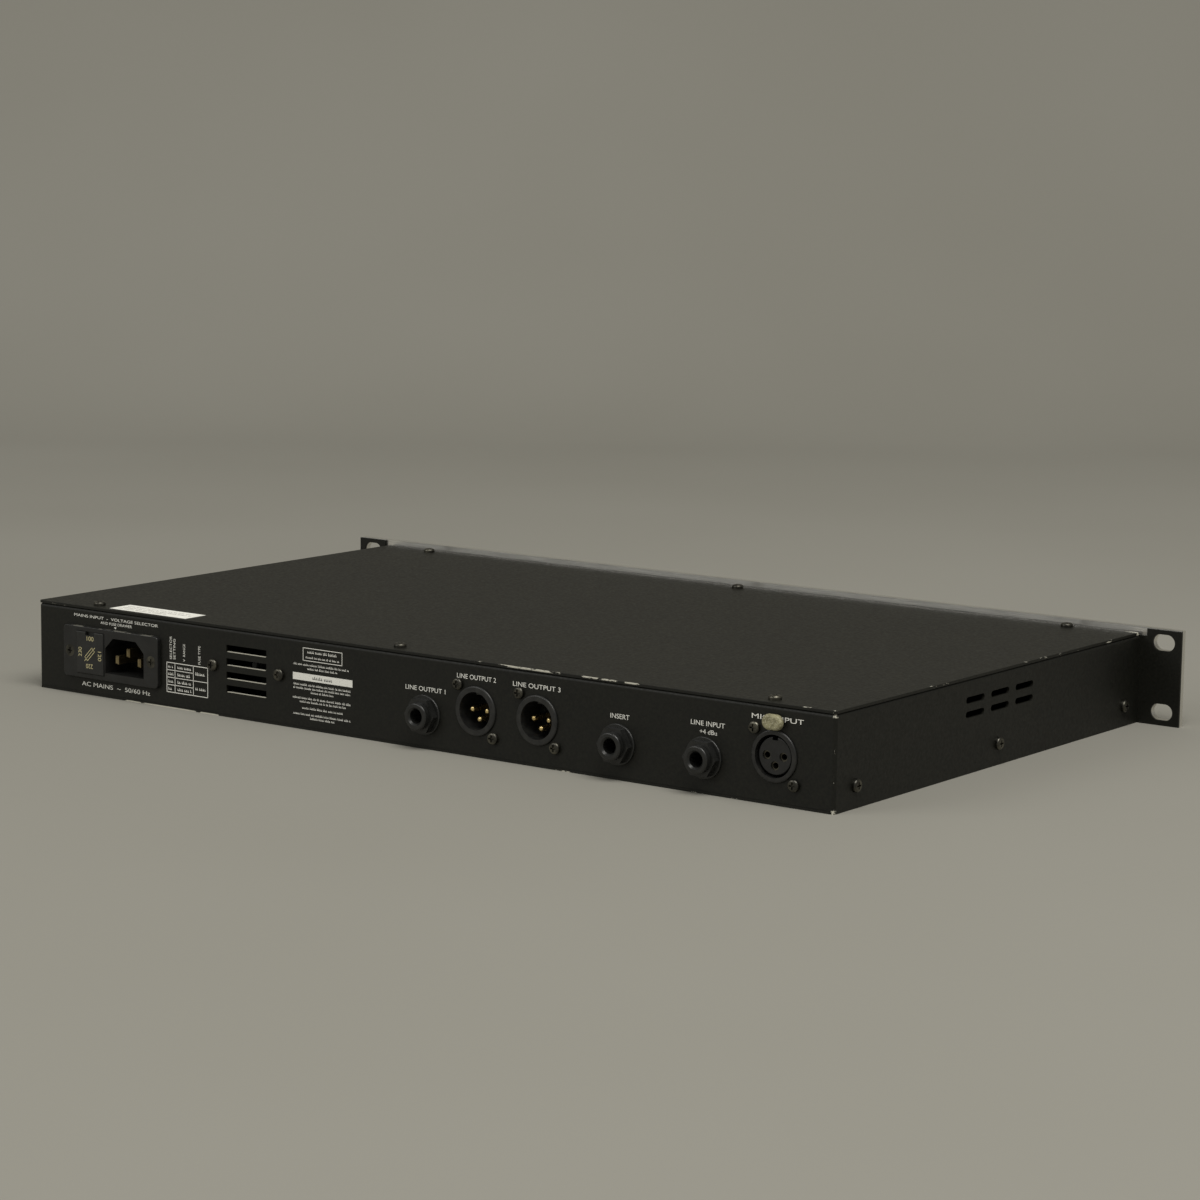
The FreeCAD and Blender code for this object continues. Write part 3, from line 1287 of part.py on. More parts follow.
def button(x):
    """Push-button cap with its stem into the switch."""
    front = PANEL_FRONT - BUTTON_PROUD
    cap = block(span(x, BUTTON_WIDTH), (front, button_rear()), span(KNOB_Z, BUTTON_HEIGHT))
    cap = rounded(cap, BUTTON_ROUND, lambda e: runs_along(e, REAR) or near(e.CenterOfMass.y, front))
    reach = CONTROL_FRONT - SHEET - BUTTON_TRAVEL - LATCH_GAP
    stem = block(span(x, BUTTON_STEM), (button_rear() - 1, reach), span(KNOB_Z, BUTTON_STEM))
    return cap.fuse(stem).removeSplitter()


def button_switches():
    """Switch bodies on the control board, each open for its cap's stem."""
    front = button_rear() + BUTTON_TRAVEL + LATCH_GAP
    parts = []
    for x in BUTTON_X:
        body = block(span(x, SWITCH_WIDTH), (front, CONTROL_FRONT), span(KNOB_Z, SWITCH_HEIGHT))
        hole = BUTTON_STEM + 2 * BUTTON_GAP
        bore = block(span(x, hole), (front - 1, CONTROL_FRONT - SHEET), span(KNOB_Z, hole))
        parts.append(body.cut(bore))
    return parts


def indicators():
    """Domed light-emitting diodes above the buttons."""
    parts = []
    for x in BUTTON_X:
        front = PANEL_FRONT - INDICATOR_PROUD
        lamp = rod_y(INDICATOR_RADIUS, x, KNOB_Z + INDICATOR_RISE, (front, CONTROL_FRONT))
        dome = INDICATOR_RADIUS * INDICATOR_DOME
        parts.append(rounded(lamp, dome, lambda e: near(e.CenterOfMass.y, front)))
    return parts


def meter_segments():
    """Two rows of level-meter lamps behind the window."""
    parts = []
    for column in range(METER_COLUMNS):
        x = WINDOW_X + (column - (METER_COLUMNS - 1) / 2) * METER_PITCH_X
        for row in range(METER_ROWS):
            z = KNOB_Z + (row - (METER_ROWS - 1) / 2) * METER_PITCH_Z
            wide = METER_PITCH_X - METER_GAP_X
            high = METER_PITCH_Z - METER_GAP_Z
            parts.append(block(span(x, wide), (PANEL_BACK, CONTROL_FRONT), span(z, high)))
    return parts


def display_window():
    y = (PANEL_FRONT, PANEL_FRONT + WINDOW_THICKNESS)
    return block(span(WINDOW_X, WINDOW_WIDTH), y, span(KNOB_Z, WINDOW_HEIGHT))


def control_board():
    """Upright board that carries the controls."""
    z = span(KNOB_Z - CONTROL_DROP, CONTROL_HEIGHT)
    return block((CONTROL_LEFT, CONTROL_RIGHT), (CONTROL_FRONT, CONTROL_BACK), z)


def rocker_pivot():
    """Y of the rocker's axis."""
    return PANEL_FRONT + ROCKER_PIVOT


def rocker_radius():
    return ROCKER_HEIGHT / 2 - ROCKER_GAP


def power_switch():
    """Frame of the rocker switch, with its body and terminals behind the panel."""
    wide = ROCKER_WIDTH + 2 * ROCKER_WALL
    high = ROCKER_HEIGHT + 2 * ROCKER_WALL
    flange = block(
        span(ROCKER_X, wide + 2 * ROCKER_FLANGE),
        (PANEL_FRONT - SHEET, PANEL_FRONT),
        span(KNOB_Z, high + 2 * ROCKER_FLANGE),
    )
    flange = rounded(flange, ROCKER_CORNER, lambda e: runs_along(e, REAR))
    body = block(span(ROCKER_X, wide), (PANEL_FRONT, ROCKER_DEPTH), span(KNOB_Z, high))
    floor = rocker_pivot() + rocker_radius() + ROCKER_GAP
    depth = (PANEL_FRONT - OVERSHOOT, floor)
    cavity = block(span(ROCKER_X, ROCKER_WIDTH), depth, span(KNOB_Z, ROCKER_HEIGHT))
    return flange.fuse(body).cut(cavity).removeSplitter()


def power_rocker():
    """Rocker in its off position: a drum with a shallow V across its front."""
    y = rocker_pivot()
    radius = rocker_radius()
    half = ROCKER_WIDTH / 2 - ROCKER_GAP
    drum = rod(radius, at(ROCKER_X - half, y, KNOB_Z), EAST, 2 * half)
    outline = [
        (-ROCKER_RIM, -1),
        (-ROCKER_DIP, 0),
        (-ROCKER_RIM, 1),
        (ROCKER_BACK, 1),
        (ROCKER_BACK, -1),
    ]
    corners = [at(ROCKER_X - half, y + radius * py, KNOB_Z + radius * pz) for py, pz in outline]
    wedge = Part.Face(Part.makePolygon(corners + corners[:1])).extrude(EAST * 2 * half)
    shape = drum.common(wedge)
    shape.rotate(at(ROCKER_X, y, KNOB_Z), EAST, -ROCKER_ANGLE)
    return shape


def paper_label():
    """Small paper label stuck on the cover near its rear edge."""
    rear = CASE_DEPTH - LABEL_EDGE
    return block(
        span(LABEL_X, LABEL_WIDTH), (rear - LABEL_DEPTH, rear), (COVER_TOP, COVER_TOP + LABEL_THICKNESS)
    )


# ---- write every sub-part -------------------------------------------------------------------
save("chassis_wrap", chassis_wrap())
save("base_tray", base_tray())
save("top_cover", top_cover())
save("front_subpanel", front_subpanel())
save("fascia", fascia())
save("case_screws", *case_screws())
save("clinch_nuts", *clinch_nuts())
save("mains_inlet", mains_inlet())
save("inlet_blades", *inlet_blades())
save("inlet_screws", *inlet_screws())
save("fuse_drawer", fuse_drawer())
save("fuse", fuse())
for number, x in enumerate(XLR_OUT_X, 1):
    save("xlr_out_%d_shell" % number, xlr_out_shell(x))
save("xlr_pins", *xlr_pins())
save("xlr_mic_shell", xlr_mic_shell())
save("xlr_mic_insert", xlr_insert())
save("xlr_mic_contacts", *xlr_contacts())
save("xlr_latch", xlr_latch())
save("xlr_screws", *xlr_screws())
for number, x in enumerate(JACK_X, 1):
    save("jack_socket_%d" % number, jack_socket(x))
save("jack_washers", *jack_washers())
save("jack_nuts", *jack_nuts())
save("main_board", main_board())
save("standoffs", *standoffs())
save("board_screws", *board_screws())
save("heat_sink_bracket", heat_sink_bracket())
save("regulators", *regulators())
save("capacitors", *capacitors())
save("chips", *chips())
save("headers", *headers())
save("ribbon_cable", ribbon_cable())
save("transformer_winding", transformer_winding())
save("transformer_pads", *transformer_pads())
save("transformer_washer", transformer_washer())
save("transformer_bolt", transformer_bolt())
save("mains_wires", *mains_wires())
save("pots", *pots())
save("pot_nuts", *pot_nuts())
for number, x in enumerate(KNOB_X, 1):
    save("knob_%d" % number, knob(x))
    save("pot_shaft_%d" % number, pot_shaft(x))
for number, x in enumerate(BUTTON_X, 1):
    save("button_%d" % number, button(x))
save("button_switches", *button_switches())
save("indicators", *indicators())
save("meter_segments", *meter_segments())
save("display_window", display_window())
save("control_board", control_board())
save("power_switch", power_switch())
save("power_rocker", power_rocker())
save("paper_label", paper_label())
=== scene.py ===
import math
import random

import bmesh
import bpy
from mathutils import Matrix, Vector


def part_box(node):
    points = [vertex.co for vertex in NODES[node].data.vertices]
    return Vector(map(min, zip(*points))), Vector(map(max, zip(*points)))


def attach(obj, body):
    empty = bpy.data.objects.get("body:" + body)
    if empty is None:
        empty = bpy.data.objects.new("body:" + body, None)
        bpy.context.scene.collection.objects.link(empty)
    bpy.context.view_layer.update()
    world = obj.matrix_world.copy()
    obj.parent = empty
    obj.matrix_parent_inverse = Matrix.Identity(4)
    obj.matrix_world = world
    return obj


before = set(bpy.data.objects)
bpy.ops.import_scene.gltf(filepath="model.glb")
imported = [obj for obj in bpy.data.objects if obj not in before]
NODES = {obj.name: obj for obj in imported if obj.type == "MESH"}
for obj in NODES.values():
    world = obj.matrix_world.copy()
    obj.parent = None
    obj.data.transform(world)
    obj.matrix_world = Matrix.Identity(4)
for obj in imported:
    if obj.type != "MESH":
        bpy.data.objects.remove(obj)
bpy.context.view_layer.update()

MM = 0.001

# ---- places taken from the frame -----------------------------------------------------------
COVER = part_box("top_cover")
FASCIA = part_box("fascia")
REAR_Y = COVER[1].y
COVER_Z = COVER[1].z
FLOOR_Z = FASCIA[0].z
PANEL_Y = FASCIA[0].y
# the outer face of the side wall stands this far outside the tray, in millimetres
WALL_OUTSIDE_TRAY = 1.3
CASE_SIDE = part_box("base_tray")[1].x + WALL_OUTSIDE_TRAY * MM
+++
▶ _Given problem_: In the listing above, reproduce the first line and each one after it through the line that contains "y, span(KNOB_Z, WINDOW_HEIGHT))".

▶ _Reply to the exercise_:
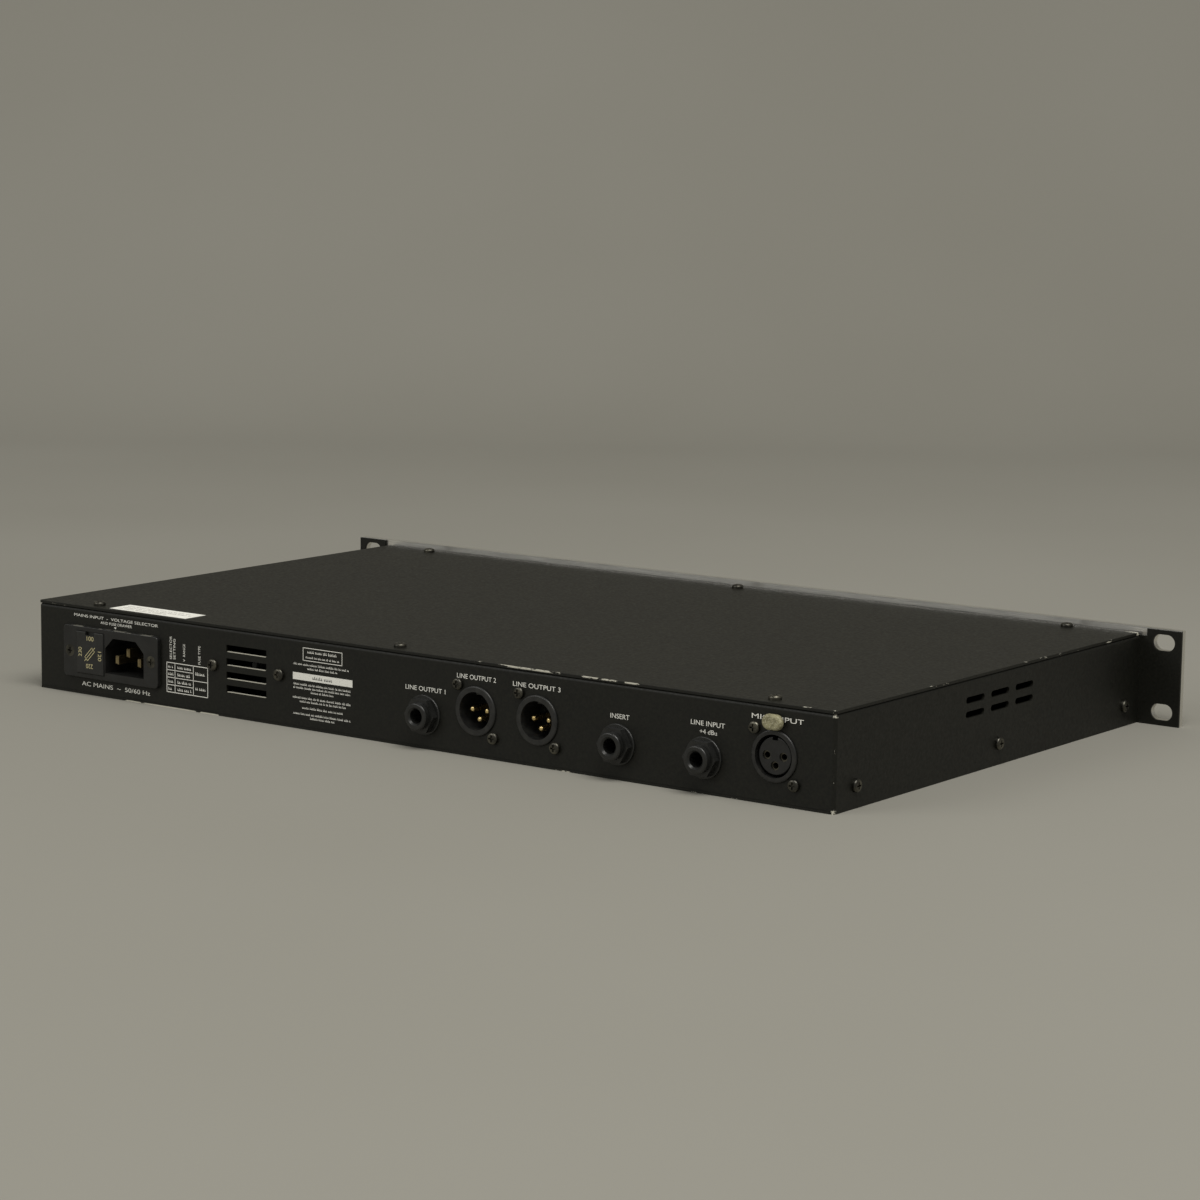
The FreeCAD and Blender code for this object continues. Write part 3, from line 1287 of part.py on. More parts follow.
def button(x):
    """Push-button cap with its stem into the switch."""
    front = PANEL_FRONT - BUTTON_PROUD
    cap = block(span(x, BUTTON_WIDTH), (front, button_rear()), span(KNOB_Z, BUTTON_HEIGHT))
    cap = rounded(cap, BUTTON_ROUND, lambda e: runs_along(e, REAR) or near(e.CenterOfMass.y, front))
    reach = CONTROL_FRONT - SHEET - BUTTON_TRAVEL - LATCH_GAP
    stem = block(span(x, BUTTON_STEM), (button_rear() - 1, reach), span(KNOB_Z, BUTTON_STEM))
    return cap.fuse(stem).removeSplitter()


def button_switches():
    """Switch bodies on the control board, each open for its cap's stem."""
    front = button_rear() + BUTTON_TRAVEL + LATCH_GAP
    parts = []
    for x in BUTTON_X:
        body = block(span(x, SWITCH_WIDTH), (front, CONTROL_FRONT), span(KNOB_Z, SWITCH_HEIGHT))
        hole = BUTTON_STEM + 2 * BUTTON_GAP
        bore = block(span(x, hole), (front - 1, CONTROL_FRONT - SHEET), span(KNOB_Z, hole))
        parts.append(body.cut(bore))
    return parts


def indicators():
    """Domed light-emitting diodes above the buttons."""
    parts = []
    for x in BUTTON_X:
        front = PANEL_FRONT - INDICATOR_PROUD
        lamp = rod_y(INDICATOR_RADIUS, x, KNOB_Z + INDICATOR_RISE, (front, CONTROL_FRONT))
        dome = INDICATOR_RADIUS * INDICATOR_DOME
        parts.append(rounded(lamp, dome, lambda e: near(e.CenterOfMass.y, front)))
    return parts


def meter_segments():
    """Two rows of level-meter lamps behind the window."""
    parts = []
    for column in range(METER_COLUMNS):
        x = WINDOW_X + (column - (METER_COLUMNS - 1) / 2) * METER_PITCH_X
        for row in range(METER_ROWS):
            z = KNOB_Z + (row - (METER_ROWS - 1) / 2) * METER_PITCH_Z
            wide = METER_PITCH_X - METER_GAP_X
            high = METER_PITCH_Z - METER_GAP_Z
            parts.append(block(span(x, wide), (PANEL_BACK, CONTROL_FRONT), span(z, high)))
    return parts


def display_window():
    y = (PANEL_FRONT, PANEL_FRONT + WINDOW_THICKNESS)
    return block(span(WINDOW_X, WINDOW_WIDTH), y, span(KNOB_Z, WINDOW_HEIGHT))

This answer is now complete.